§ Supplied material:
────────────────────────────────────────
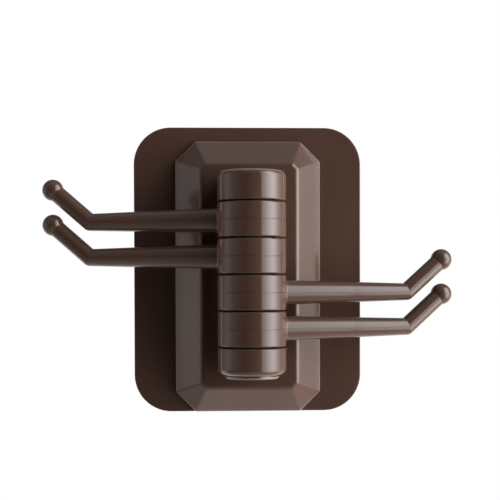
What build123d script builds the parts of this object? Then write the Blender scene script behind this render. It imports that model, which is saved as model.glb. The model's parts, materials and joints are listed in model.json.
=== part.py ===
from build123d import *
import os
from math import cos, hypot, radians, sin, sqrt

# Rotating towel hook: four swinging arms on one upright pivot, carried by a bevelled housing
# that an adhesive sheet holds to the wall.
# Frame: the wall is the plane Y = 0 and the hook stands out along -Y, with +X right and +Z up.
# The origin is the centre of the adhesive's wall face. All lengths are millimetres.
# A depth is a distance out from the wall, so a face at depth d lies at Y = -d.

# Clearances and cutting
overrun = 1.0               # how far a cutter runs past the face that it opens
running_gap = 0.05          # radial play of the arms on the pivot sleeve
press_gap = 0.02            # radial gap drawn where a thread or a knurl grips
drop_in_gap = 0.15          # play all round a piece that drops into its pocket
washer_gap = 0.2            # radial play of a washer in its recess
pick_range = 0.02           # how near to a depth an edge counts as lying at it

# Adhesive sheet
sheet_width = 80.0
sheet_height = 100.0
sheet_corner = 13.0
sheet_thickness = 1.0
sheet_edge_round = 0.3
adhesive_thickness = 0.5
adhesive_margin = 0.8       # bare border of the sheet's back

# Housing
housing_width = 51.0
housing_height = 95.0
housing_corner = 7.0        # leg of each cut corner
housing_foot_gap = 0.0      # housing's lower end above the sheet's lower end
rim_height = 1.2            # upright edge between the sheet and the bevel
rim_round = 1.0
bevel_rise = 9.8
bevel_inset = 8.9
hip_round = 1.2             # in plan, where two sides of the housing meet
front_round = 2.2           # soft blend between the bevel and the flat front
shell_wall = 2.0
front_wall = 2.0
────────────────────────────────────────
§ The request: Quote only the stretch of lines that starts the data above and ends with the line containing "# A depth is", both included.

§ Solution to this task:
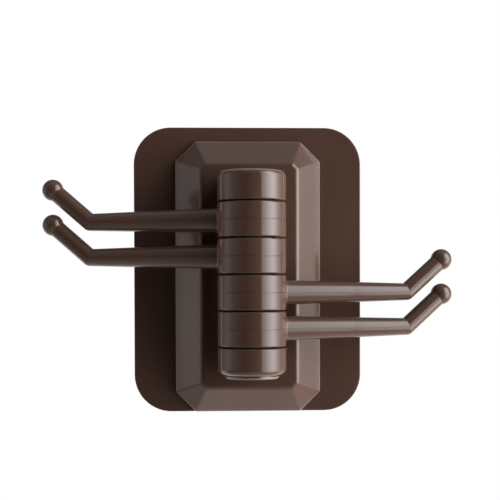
What build123d script builds the parts of this object? Then write the Blender scene script behind this render. It imports that model, which is saved as model.glb. The model's parts, materials and joints are listed in model.json.
=== part.py ===
from build123d import *
import os
from math import cos, hypot, radians, sin, sqrt

# Rotating towel hook: four swinging arms on one upright pivot, carried by a bevelled housing
# that an adhesive sheet holds to the wall.
# Frame: the wall is the plane Y = 0 and the hook stands out along -Y, with +X right and +Z up.
# The origin is the centre of the adhesive's wall face. All lengths are millimetres.
# A depth is a distance out from the wall, so a face at depth d lies at Y = -d.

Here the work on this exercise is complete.